───── Collected material
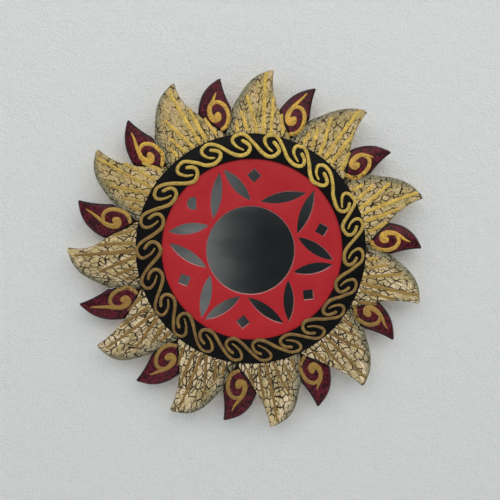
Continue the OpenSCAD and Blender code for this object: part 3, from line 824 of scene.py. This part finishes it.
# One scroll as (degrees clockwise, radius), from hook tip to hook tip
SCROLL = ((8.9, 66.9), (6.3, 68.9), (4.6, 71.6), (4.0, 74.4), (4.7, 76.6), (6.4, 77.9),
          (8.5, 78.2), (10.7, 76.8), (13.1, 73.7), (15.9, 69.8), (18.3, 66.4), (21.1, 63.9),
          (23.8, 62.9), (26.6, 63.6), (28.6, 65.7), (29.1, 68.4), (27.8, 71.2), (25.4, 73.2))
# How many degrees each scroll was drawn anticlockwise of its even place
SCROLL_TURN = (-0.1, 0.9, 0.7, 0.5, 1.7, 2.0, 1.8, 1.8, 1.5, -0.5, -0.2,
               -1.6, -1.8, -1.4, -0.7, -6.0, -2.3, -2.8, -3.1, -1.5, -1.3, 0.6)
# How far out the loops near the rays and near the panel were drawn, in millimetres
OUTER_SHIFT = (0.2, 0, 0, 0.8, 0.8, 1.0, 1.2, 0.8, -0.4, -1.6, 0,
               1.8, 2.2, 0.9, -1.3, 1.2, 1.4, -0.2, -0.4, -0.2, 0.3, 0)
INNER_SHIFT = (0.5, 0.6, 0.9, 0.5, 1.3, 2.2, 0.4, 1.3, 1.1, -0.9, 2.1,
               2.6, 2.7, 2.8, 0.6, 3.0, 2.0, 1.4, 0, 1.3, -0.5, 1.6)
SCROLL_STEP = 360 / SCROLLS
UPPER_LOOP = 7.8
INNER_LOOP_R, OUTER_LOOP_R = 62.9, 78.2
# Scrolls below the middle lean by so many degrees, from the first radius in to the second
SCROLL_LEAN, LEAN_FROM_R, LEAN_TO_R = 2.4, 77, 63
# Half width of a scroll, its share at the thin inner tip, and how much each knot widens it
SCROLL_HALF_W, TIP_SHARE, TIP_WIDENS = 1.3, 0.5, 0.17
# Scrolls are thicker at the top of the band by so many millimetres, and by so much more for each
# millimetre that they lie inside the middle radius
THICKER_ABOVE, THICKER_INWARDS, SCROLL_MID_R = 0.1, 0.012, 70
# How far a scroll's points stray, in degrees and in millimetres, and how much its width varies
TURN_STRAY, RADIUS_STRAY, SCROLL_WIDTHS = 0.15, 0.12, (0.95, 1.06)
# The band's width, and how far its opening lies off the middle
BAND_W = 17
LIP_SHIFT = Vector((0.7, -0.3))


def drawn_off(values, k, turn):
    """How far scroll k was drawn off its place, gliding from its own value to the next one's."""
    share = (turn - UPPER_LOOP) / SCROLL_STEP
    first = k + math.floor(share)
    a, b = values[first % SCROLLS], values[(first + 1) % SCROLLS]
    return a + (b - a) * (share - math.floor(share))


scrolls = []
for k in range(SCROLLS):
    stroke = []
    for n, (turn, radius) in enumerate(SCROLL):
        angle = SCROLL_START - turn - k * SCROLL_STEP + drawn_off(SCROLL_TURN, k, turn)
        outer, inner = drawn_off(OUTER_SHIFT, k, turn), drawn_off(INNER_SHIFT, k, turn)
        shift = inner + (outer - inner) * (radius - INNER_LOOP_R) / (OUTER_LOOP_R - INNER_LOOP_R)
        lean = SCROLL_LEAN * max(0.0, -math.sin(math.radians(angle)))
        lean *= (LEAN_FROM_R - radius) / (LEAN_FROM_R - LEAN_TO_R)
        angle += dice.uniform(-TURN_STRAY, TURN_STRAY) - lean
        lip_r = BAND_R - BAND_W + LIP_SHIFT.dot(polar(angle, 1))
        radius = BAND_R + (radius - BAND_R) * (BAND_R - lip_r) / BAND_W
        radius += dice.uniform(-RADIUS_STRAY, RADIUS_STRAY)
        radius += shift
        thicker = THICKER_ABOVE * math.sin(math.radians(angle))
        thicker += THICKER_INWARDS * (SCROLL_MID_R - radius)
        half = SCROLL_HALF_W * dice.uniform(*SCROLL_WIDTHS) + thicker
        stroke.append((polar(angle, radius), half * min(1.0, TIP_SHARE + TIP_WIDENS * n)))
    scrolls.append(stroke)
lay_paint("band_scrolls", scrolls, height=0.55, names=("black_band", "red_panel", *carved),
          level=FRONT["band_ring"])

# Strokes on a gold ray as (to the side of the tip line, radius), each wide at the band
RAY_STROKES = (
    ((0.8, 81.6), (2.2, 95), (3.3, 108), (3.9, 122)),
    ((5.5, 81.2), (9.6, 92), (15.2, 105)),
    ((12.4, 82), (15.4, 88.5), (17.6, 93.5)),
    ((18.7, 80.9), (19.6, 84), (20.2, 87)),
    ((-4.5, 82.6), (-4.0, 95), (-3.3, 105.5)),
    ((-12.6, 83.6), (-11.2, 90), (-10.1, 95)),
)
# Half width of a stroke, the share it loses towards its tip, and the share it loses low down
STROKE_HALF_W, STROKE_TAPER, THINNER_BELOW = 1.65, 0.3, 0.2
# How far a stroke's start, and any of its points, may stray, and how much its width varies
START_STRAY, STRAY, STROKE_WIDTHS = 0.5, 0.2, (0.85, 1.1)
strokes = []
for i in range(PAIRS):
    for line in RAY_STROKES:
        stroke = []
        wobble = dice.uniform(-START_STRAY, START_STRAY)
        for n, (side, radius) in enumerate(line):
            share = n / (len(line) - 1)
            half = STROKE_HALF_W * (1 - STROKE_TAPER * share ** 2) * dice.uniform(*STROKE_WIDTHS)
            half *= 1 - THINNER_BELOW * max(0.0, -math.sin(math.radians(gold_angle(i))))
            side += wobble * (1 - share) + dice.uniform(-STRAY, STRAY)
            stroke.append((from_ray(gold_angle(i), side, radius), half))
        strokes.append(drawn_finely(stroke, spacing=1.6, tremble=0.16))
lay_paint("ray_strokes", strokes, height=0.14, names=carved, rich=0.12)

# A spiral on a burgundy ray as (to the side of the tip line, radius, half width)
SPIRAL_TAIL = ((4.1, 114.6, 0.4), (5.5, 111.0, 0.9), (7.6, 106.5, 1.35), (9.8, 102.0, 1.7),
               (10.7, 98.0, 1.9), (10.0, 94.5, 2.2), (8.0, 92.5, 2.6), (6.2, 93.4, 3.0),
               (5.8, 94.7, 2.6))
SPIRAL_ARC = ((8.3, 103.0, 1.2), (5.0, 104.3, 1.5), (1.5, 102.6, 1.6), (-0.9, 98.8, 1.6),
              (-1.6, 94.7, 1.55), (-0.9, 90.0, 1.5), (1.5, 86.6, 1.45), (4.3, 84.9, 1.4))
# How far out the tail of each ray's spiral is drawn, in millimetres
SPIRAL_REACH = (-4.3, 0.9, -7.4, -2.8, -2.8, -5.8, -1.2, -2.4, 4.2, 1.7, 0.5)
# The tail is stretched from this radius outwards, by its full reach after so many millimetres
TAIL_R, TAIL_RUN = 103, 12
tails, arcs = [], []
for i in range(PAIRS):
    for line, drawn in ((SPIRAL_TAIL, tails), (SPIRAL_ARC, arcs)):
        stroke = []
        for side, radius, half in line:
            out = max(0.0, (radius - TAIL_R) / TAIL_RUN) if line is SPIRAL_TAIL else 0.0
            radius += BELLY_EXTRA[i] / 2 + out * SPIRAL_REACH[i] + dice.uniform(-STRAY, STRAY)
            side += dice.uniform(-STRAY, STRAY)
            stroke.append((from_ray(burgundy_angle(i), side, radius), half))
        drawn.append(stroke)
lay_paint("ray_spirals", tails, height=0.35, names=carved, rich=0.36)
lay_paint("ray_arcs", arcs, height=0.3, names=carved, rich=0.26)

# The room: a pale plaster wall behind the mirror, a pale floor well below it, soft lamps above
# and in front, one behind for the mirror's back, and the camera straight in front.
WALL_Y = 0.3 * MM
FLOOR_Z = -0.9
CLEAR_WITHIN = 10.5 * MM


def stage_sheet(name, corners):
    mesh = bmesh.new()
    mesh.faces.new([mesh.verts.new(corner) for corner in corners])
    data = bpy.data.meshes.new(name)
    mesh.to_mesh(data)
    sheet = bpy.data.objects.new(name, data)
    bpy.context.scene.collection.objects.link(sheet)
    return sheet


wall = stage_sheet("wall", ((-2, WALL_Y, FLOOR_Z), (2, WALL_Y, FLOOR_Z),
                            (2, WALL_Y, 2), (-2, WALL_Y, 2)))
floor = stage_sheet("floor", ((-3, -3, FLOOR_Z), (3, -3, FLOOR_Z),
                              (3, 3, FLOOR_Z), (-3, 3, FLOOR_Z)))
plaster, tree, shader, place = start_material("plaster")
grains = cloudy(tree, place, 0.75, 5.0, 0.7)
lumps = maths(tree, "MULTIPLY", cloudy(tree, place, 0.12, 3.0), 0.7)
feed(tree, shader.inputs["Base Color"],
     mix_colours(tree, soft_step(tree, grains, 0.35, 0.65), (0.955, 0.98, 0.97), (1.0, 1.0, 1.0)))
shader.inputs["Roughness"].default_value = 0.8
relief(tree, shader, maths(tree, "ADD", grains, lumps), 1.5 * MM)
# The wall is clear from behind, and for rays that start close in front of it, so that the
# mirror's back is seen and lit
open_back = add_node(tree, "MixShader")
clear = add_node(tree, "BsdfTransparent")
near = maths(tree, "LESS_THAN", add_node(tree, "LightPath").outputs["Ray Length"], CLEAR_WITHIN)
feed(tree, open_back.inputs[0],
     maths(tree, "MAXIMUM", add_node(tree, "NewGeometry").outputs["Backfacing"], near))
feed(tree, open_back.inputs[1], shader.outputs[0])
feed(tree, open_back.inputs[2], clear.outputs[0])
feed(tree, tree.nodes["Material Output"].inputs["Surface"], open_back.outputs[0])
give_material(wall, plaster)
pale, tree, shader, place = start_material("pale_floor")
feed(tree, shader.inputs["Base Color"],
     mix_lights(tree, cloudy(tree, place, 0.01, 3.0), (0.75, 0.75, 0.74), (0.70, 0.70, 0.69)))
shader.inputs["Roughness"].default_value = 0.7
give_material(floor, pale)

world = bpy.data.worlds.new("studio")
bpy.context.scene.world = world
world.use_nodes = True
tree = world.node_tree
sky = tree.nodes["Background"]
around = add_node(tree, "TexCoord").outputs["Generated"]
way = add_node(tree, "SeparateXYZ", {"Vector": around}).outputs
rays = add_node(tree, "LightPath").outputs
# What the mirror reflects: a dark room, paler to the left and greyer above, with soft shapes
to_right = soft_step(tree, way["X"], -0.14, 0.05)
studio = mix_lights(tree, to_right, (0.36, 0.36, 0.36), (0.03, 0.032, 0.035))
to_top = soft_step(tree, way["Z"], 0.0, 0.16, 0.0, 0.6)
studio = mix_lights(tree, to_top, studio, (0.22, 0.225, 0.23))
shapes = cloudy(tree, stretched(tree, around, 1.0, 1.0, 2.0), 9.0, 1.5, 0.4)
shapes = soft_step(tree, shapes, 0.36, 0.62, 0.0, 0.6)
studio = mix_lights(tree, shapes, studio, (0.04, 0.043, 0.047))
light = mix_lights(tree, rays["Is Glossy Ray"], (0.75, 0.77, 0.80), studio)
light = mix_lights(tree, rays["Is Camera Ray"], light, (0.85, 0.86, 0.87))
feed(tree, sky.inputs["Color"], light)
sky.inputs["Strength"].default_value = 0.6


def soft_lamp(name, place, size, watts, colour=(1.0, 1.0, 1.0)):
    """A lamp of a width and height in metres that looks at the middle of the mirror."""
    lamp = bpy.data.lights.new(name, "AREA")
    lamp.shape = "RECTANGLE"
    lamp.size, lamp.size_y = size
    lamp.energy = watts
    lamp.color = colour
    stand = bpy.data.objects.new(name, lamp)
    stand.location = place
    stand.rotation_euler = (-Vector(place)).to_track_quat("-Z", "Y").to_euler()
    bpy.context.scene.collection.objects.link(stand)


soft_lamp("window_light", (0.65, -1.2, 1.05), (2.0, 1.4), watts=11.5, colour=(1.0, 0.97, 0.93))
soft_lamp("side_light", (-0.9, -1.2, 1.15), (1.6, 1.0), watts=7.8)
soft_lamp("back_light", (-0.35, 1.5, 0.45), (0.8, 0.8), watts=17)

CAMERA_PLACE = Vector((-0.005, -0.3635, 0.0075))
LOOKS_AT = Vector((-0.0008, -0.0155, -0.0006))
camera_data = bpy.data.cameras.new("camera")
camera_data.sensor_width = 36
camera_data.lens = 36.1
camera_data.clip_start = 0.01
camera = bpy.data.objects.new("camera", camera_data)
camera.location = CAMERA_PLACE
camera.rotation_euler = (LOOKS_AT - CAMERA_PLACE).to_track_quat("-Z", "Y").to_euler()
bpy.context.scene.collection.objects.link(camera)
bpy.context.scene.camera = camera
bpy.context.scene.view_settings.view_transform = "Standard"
──────────
[The request]:
Reproduce verbatim only this range: the first line of the material through the line that contains "return a + (b", inclusive.

[Answer to this task]:
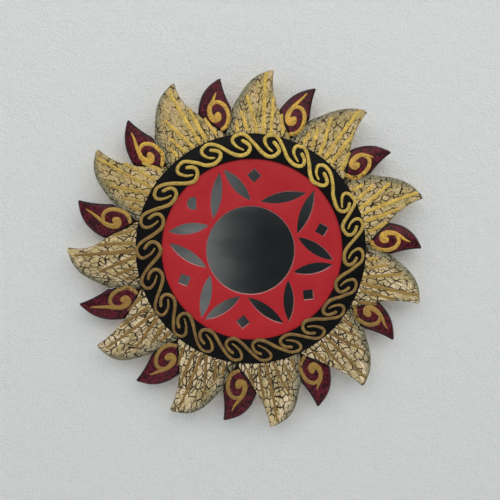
Continue the OpenSCAD and Blender code for this object: part 3, from line 824 of scene.py. This part finishes it.
# One scroll as (degrees clockwise, radius), from hook tip to hook tip
SCROLL = ((8.9, 66.9), (6.3, 68.9), (4.6, 71.6), (4.0, 74.4), (4.7, 76.6), (6.4, 77.9),
          (8.5, 78.2), (10.7, 76.8), (13.1, 73.7), (15.9, 69.8), (18.3, 66.4), (21.1, 63.9),
          (23.8, 62.9), (26.6, 63.6), (28.6, 65.7), (29.1, 68.4), (27.8, 71.2), (25.4, 73.2))
# How many degrees each scroll was drawn anticlockwise of its even place
SCROLL_TURN = (-0.1, 0.9, 0.7, 0.5, 1.7, 2.0, 1.8, 1.8, 1.5, -0.5, -0.2,
               -1.6, -1.8, -1.4, -0.7, -6.0, -2.3, -2.8, -3.1, -1.5, -1.3, 0.6)
# How far out the loops near the rays and near the panel were drawn, in millimetres
OUTER_SHIFT = (0.2, 0, 0, 0.8, 0.8, 1.0, 1.2, 0.8, -0.4, -1.6, 0,
               1.8, 2.2, 0.9, -1.3, 1.2, 1.4, -0.2, -0.4, -0.2, 0.3, 0)
INNER_SHIFT = (0.5, 0.6, 0.9, 0.5, 1.3, 2.2, 0.4, 1.3, 1.1, -0.9, 2.1,
               2.6, 2.7, 2.8, 0.6, 3.0, 2.0, 1.4, 0, 1.3, -0.5, 1.6)
SCROLL_STEP = 360 / SCROLLS
UPPER_LOOP = 7.8
INNER_LOOP_R, OUTER_LOOP_R = 62.9, 78.2
# Scrolls below the middle lean by so many degrees, from the first radius in to the second
SCROLL_LEAN, LEAN_FROM_R, LEAN_TO_R = 2.4, 77, 63
# Half width of a scroll, its share at the thin inner tip, and how much each knot widens it
SCROLL_HALF_W, TIP_SHARE, TIP_WIDENS = 1.3, 0.5, 0.17
# Scrolls are thicker at the top of the band by so many millimetres, and by so much more for each
# millimetre that they lie inside the middle radius
THICKER_ABOVE, THICKER_INWARDS, SCROLL_MID_R = 0.1, 0.012, 70
# How far a scroll's points stray, in degrees and in millimetres, and how much its width varies
TURN_STRAY, RADIUS_STRAY, SCROLL_WIDTHS = 0.15, 0.12, (0.95, 1.06)
# The band's width, and how far its opening lies off the middle
BAND_W = 17
LIP_SHIFT = Vector((0.7, -0.3))


def drawn_off(values, k, turn):
    """How far scroll k was drawn off its place, gliding from its own value to the next one's."""
    share = (turn - UPPER_LOOP) / SCROLL_STEP
    first = k + math.floor(share)
    a, b = values[first % SCROLLS], values[(first + 1) % SCROLLS]
    return a + (b - a) * (share - math.floor(share))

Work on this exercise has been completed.